### Goal
Set down, in full, every record in the block.

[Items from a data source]
----------

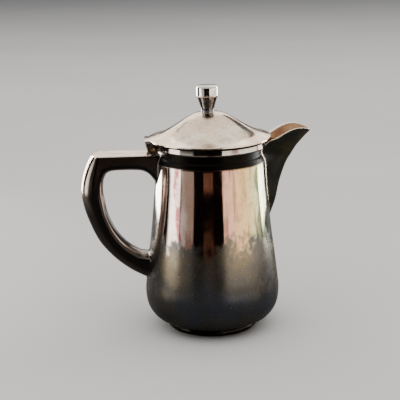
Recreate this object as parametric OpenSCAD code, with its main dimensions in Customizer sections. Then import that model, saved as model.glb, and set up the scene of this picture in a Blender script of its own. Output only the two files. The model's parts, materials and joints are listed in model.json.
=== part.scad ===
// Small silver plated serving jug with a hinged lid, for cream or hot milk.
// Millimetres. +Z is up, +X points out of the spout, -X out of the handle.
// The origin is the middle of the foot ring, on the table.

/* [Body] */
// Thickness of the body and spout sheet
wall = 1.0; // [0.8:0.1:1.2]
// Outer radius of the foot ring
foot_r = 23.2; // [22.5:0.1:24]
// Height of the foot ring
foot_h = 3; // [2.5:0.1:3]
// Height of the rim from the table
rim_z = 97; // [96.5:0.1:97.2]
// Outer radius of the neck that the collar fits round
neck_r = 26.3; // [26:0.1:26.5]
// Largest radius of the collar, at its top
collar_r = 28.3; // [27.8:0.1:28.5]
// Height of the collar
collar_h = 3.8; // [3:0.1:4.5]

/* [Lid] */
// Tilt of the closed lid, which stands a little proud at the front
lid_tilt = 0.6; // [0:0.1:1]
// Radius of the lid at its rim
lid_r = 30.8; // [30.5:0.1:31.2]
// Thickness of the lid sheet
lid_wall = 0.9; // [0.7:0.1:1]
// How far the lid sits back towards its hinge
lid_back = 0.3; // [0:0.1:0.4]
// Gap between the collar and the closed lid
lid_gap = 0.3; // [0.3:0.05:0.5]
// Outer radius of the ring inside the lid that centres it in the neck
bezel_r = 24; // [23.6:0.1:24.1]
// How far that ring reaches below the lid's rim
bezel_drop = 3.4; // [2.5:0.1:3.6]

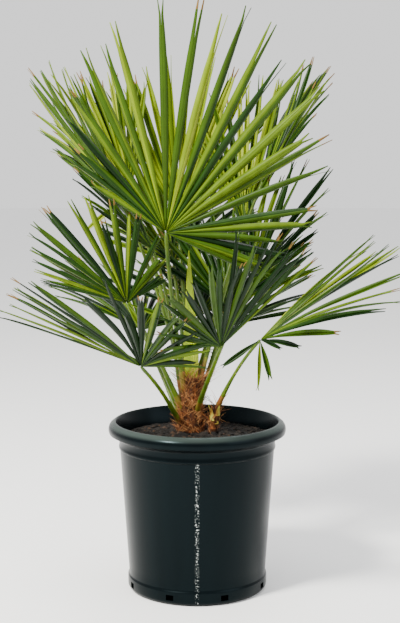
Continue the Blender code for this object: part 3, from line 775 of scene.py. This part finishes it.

----------

### Result of the task
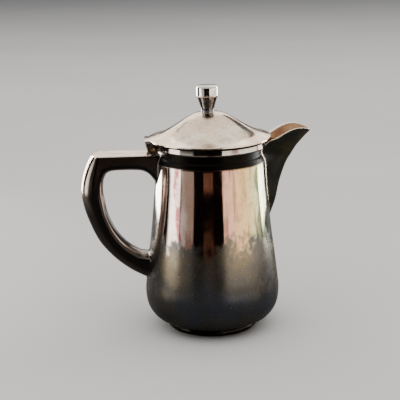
Recreate this object as parametric OpenSCAD code, with its main dimensions in Customizer sections. Then import that model, saved as model.glb, and set up the scene of this picture in a Blender script of its own. Output only the two files. The model's parts, materials and joints are listed in model.json.
=== part.scad ===
// Small silver plated serving jug with a hinged lid, for cream or hot milk.
// Millimetres. +Z is up, +X points out of the spout, -X out of the handle.
// The origin is the middle of the foot ring, on the table.

/* [Body] */
// Thickness of the body and spout sheet
wall = 1.0; // [0.8:0.1:1.2]
// Outer radius of the foot ring
foot_r = 23.2; // [22.5:0.1:24]
// Height of the foot ring
foot_h = 3; // [2.5:0.1:3]
// Height of the rim from the table
rim_z = 97; // [96.5:0.1:97.2]
// Outer radius of the neck that the collar fits round
neck_r = 26.3; // [26:0.1:26.5]
// Largest radius of the collar, at its top
collar_r = 28.3; // [27.8:0.1:28.5]
// Height of the collar
collar_h = 3.8; // [3:0.1:4.5]

/* [Lid] */
// Tilt of the closed lid, which stands a little proud at the front
lid_tilt = 0.6; // [0:0.1:1]
// Radius of the lid at its rim
lid_r = 30.8; // [30.5:0.1:31.2]
// Thickness of the lid sheet
lid_wall = 0.9; // [0.7:0.1:1]
// How far the lid sits back towards its hinge
lid_back = 0.3; // [0:0.1:0.4]
// Gap between the collar and the closed lid
lid_gap = 0.3; // [0.3:0.05:0.5]
// Outer radius of the ring inside the lid that centres it in the neck
bezel_r = 24; // [23.6:0.1:24.1]
// How far that ring reaches below the lid's rim
bezel_drop = 3.4; // [2.5:0.1:3.6]

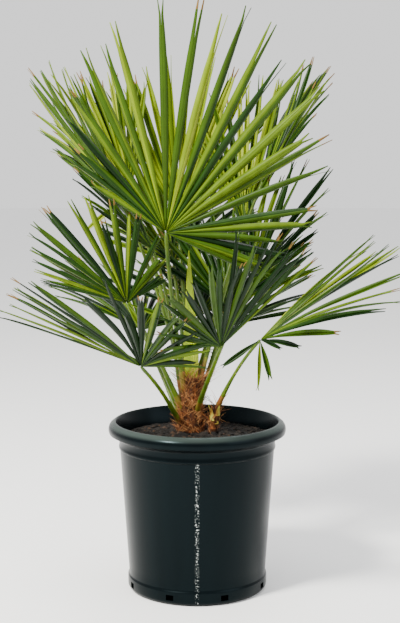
Continue the Blender code for this object: part 3, from line 775 of scene.py. This part finishes it.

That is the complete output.